她知道白雨渐永远,都不会对白蓁蓁有什么别的不同的情感。
看到池仙姬脸上的笑容,知道自己完全猜对了。这种把人玩弄在手心之中的感觉,想必很是美妙吧!
池仙姬在动她桌子上的东西,被蓁蓁发现却没有半点慌乱,反倒好整以暇的地投来目光。
“这副表情,看来你是全部都知道了啊。
“但是蓁蓁,我要告诉你——有一句话叫做,知道的越多死得越快啊。”
她一手撑着下巴,懒懒地撩起眼皮,“其实我真的很讨厌,你看着雨渐的眼神。怎么说呢?就好像一个没长大的孩子,渴望得到一样珍贵的宝物。真的特别特别让我讨厌啊。”
“我想带雨渐回去,回到属于他的地方。”
“可是你——”
她轻轻吐出一口气,“是他拼命想要洗刷、想要摆脱的污点。是他干净坦荡人生中,唯一的败笔。”
池仙姬站起身来,纤细的身形在月光的笼罩下愈发绝美如仙,她微笑地看着少女,“我跟雨渐,很快就要成亲了。俗话说,夫妻本是一体,夫君的难处,就是我的难处。

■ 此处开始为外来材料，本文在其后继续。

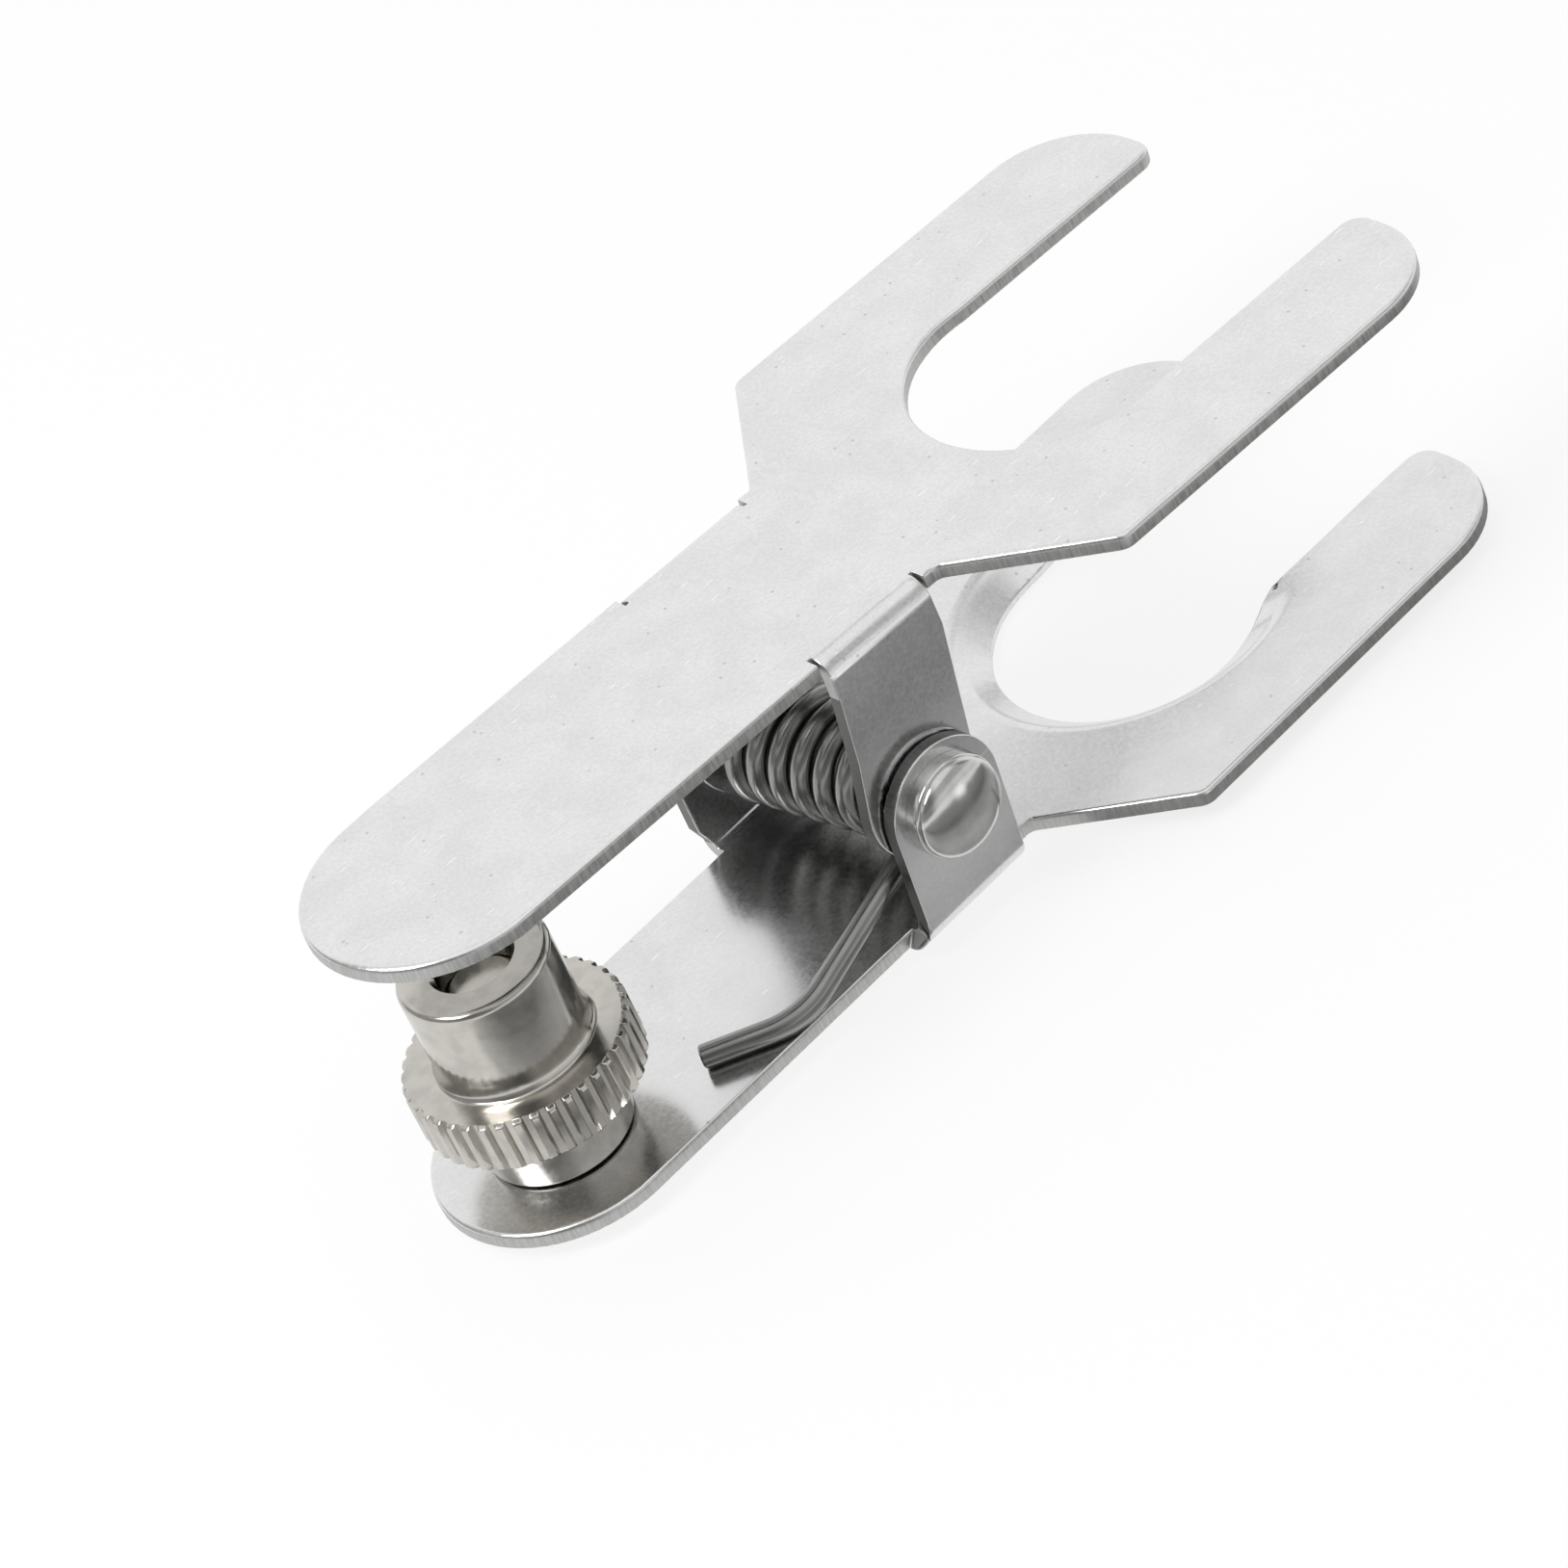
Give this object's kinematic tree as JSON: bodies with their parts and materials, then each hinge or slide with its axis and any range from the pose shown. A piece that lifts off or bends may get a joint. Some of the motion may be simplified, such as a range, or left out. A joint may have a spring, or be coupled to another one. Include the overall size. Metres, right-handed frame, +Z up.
{
  "type": "fork clamp for ball joints",
  "caption": "Stamped steel fork clamp for laboratory ball joints, with a rivet pivot, a closing torsion spring and a knurled lock nut on a stud.",
  "frame": {"origin": "axis of the lower jaw's dished seat, in the plane that its rim and the stud's foot stand on", "axes": "+X from the handles towards the prong tips, along the lower jaw; +Z up, out of the lower jaw towards the upper one; +Y to the left"},
  "size_m": [0.0835, 0.037, 0.0254],
  "materials": {
    "upper_sheet": "satin bright stainless sheet with fine specks",
    "lower_sheet": "satin bright stainless sheet with fine specks",
    "rivet_steel": "polished",
    "spring_wire": "drawn wire, semi-bright",
    "stud_steel": "nickel-plated",
    "nut_nickel": "nickel-plated, turned and knurled"
  },
  "bodies": {
    "lower_jaw": {"lower_jaw": "lower_sheet", "pivot_rivet": "rivet_steel", "jaw_spring": "spring_wire", "lock_stud": "stud_steel"},
    "upper_jaw": {"upper_jaw": "upper_sheet"},
    "lock_nut": {"lock_nut": "nut_nickel"}
  },
  "joints": [
    {"name": "jaw_hinge", "type": "hinge", "parent": "lower_jaw", "child": "upper_jaw", "pos_m": [-0.0238, 0, 0.00975], "axis": [0, -1, 0], "range_deg": [-22.5, 4], "stiffness_Nm_per_rad": 0.43, "springref_deg": -48.13, "deforming": ["jaw_spring"]},
    {"name": "nut_travel", "type": "slide", "parent": "lower_jaw", "child": "lock_nut", "axis": [0, 0, 1], "range_m": [0, 0.0037]}
  ]
}
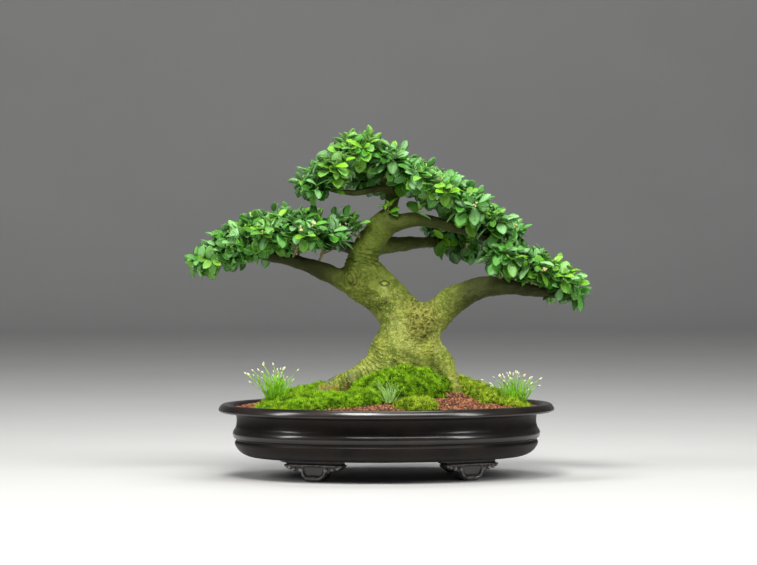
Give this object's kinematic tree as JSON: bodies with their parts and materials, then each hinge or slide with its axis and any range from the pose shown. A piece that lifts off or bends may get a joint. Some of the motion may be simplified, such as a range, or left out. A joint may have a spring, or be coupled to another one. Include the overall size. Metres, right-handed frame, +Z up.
{
  "type": "privet bonsai in an oval pot",
  "caption": "Privet bonsai with a thick burled trunk, spreading roots and layered pads of small leaves, planted in an oval glazed-clay pot on bracket feet.",
  "frame": {"origin": "centre of the object's box in plan, on the plane that the pot's feet stand on", "axes": "+X along the pot towards the picture's right, +Y towards the back, +Z up"},
  "size_m": [0.4774, 0.3, 0.4089],
  "materials": {
    "clay": "semi-gloss dark brown, almost black",
    "plastic": "matt black mesh",
    "soil": "matt red-brown baked clay granules and dark loam",
    "bark": "rough olive-green bark with rings, pores and orange and grey lichen",
    "leaf": "satin blue-green leaves, yellow-green young tips and brown twigs",
    "moss": "matt bright green pile",
    "yellow_moss": "matt yellow-green pile",
    "grass": "satin green blades with pale seed heads"
  },
  "bodies": {
    "root": {"drain_screen_left": "plastic", "drain_screen_right": "plastic", "grass_centre": "grass", "grass_left": "grass", "grass_right": "grass", "moss_back": "moss", "moss_back_left": "moss", "moss_front": "moss", "moss_mound": "moss", "moss_right": "yellow_moss", "pot": "clay", "soil": "soil", "spray_apex_1": "leaf", "spray_apex_2": "leaf", "spray_apex_3": "leaf", "spray_back_middle_1": "leaf", "spray_back_middle_2": "leaf", "spray_back_right_1": "leaf", "spray_back_right_2": "leaf", "spray_crown_high_1": "leaf", "spray_crown_high_2": "leaf", "spray_crown_left_1": "leaf", "spray_crown_left_2": "leaf", "spray_crown_right_1": "leaf", "spray_crown_right_2": "leaf", "spray_crown_right_3": "leaf", "spray_crown_top_1": "leaf", "spray_crown_top_2": "leaf", "spray_left_back_1": "leaf", "spray_left_back_2": "leaf", "spray_left_heel_1": "leaf", "spray_left_inner_1": "leaf", "spray_left_inner_2": "leaf", "spray_left_middle_1": "leaf", "spray_left_middle_2": "leaf", "spray_left_middle_3": "leaf", "spray_left_outer_1": "leaf", "spray_left_outer_2": "leaf", "spray_left_tip_1": "leaf", "spray_right_inner_1": "leaf", "spray_right_inner_2": "leaf", "spray_right_middle_1": "leaf", "spray_right_middle_2": "leaf", "spray_right_outer_1": "leaf", "spray_right_outer_2": "leaf", "spray_right_spur_1": "leaf", "spray_right_tip_1": "leaf", "spray_right_upper_1": "leaf", "spray_right_upper_2": "leaf", "spray_shoulder_1": "leaf", "spray_shoulder_2": "leaf", "spray_shoulder_3": "leaf", "spray_shoulder_low_1": "leaf", "spray_shoulder_low_2": "leaf", "wood": "bark"}
  },
  "joints": []
}
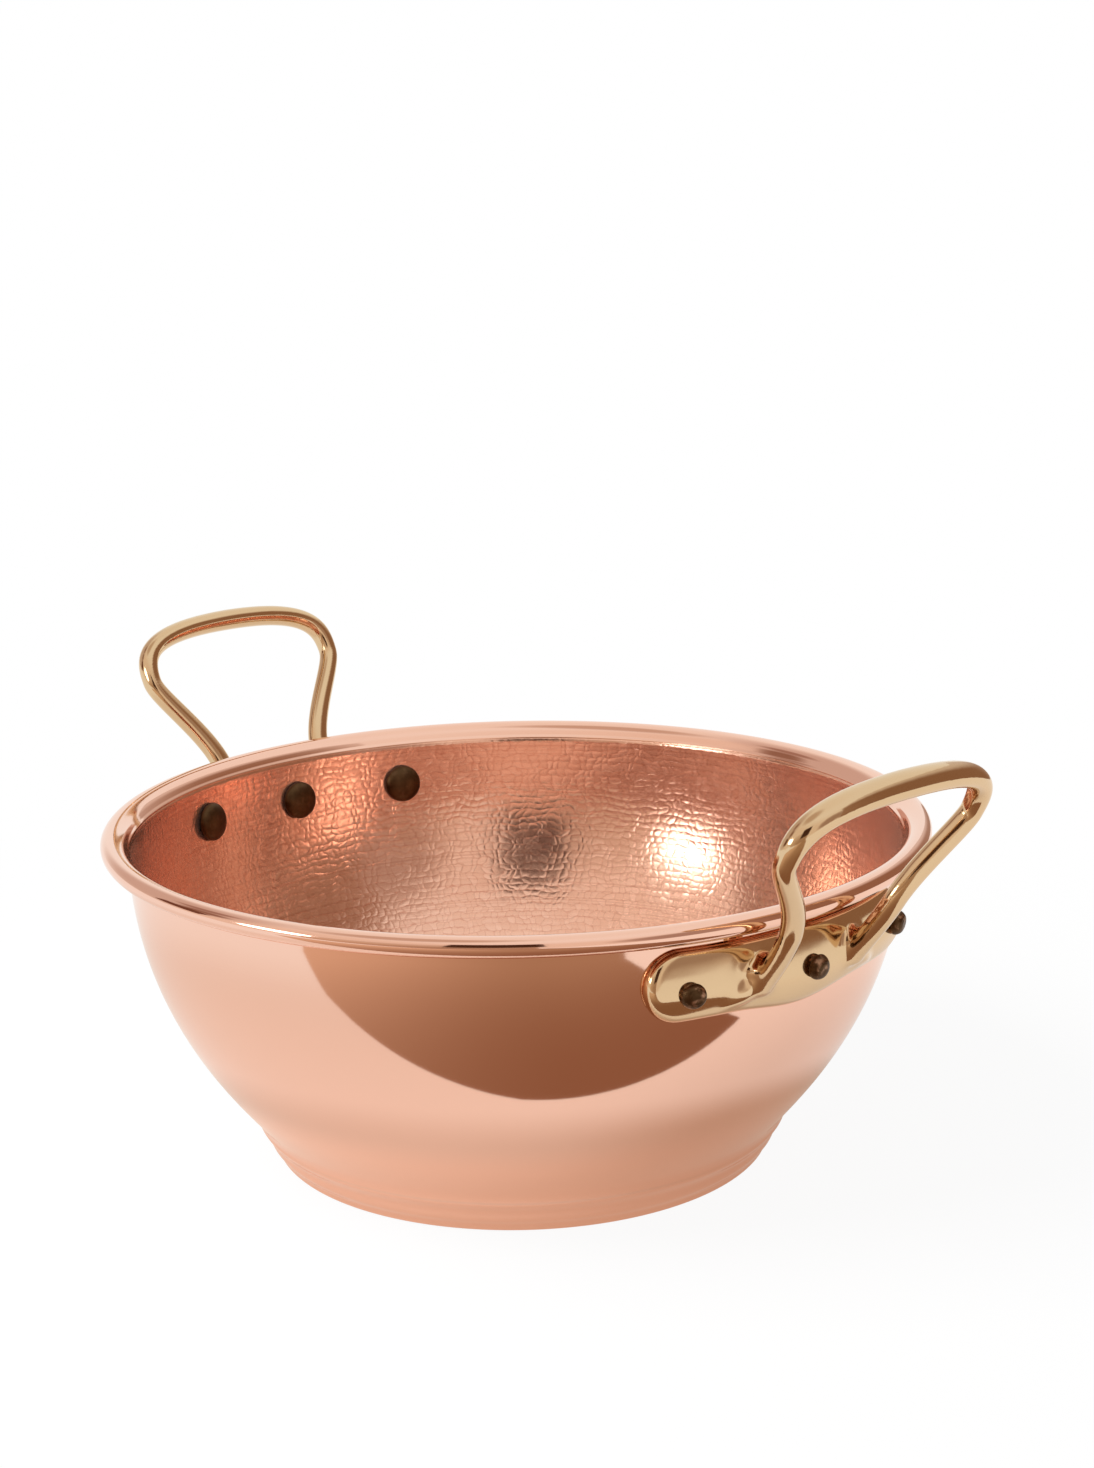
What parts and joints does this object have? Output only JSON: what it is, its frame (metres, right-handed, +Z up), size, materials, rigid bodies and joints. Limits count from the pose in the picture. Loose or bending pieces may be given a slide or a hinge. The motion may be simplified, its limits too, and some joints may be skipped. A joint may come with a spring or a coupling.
{
  "type": "sugar pan",
  "caption": "Deep round copper pan with a shallow conical foot, a rolled wired rim and two riveted bronze loop handles, for boiling sugar and jam.",
  "frame": {"origin": "middle of the flat underside of the base, on the surface the pan stands on", "axes": "+Z up out of the bowl, +X towards handle_right, the handles stand on the X axis"},
  "size_m": [0.376, 0.3, 0.1752],
  "materials": {
    "copper": "mirror polished outside, planished inside",
    "bronze": "polished casting",
    "dark_copper": "oxidised and peened",
    "steel": "drawn wire"
  },
  "bodies": {
    "root": {"bowl": "copper", "rim_wire": "steel", "handle_right": "bronze", "handle_left": "bronze", "rivet_right_1": "dark_copper", "rivet_right_2": "dark_copper", "rivet_right_3": "dark_copper", "rivet_left_1": "dark_copper", "rivet_left_2": "dark_copper", "rivet_left_3": "dark_copper"}
  },
  "joints": []
}
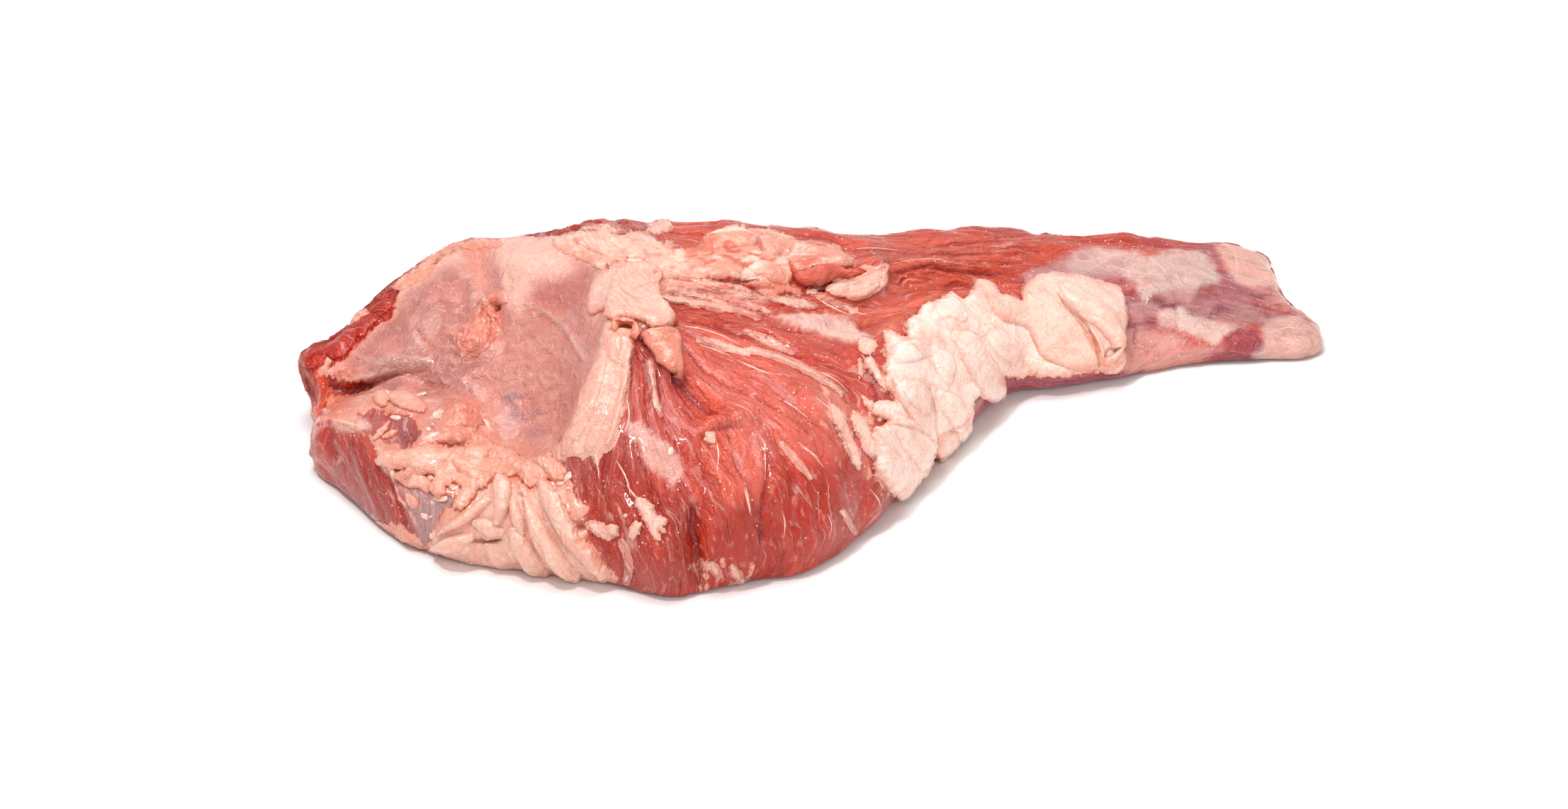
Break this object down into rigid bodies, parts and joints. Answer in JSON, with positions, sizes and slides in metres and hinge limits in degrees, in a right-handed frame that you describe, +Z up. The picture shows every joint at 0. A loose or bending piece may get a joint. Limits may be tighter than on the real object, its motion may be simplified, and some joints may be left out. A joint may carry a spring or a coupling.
{
  "type": "raw beef tri-tip",
  "caption": "Raw beef roast in one boneless piece: a thick lean lobe with a ridge of fat and a ragged fat cover, drawn out to a thin flat tail.",
  "frame": {"origin": "on the table, under the middle of the piece's bounding box", "axes": "+X from the thick end to the thin tail, +Y from the front of the pictured side to the back, +Z up"},
  "size_m": [0.3396, 0.2242, 0.0665],
  "materials": {
    "raw_beef": "raw beef, dull red lean with cream and pink fat, moist and a little glossy"
  },
  "bodies": {
    "root": {"beef_tri_tip": "raw_beef"}
  },
  "joints": []
}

“一颗毒瘤,是不该存在的,是必须剜除的。既然雨渐下不去手,便让我来代劳吧。”
蓁蓁感到可笑,“这些话,你该让他亲自来对我说。”
池仙姬轻蔑地了一声,“事到如今,你还有脸去见他吗?蓁蓁。”
“你不是想知道,你真正的身世吗?你过来,我告诉你。”
池仙姬的眼神,是一种看着渣滓的眼神,她终于不再隐藏,暴露了性格中真实的一面。
傲慢、冷漠、高高在上。
蓁蓁却站在原地,无动于衷。
池仙姬不大在意地笑笑,随意拿起桌上的什么,“嵌水晶金圈。是送给雨渐的吧?”
“这样廉价的,赝品。你知道雨渐以前用的,都是什么吗?”
她笑着,然后松开了手。
蓁蓁瞳孔骤缩。
啪!
金圈落在地上,摔成了碎片。
碎片折射出粲然的光,显得池仙姬的脸有些扭曲。
她忽然迈步,一步一步踩过那些碎片,发出咔嚓咔嚓的声音,就像是踩在少女的心脏上,在那些裂痕上狠狠地践踏。
蓁蓁嘴唇颤抖,死死地盯着她的脚下。
池仙姬走到她的面前,手心摊开,里面赫然是一枚簪子,“还有这个,长春花……这么多年,他就送了你这个啊?可是,蓁蓁。”
“你知道吗,雨渐最厌恶的就是长春花。”
“因为就是在长春盛放的季节,他永远失去了家人。
“送你这个,想必是要时时刻刻提醒自己,不要忘记这份仇恨。”
蓁蓁大脑轰的一声一片空白,急切地伸出手,满心只想把东西夺回。
就好像池仙姬的手中,不再是一根簪子那么简单,而是她的信仰、她的性命、她全部的自尊。
池仙姬快步后退,唇边带着淡淡的笑意。
一切不知道是怎么发生的,只听见噗呲一声。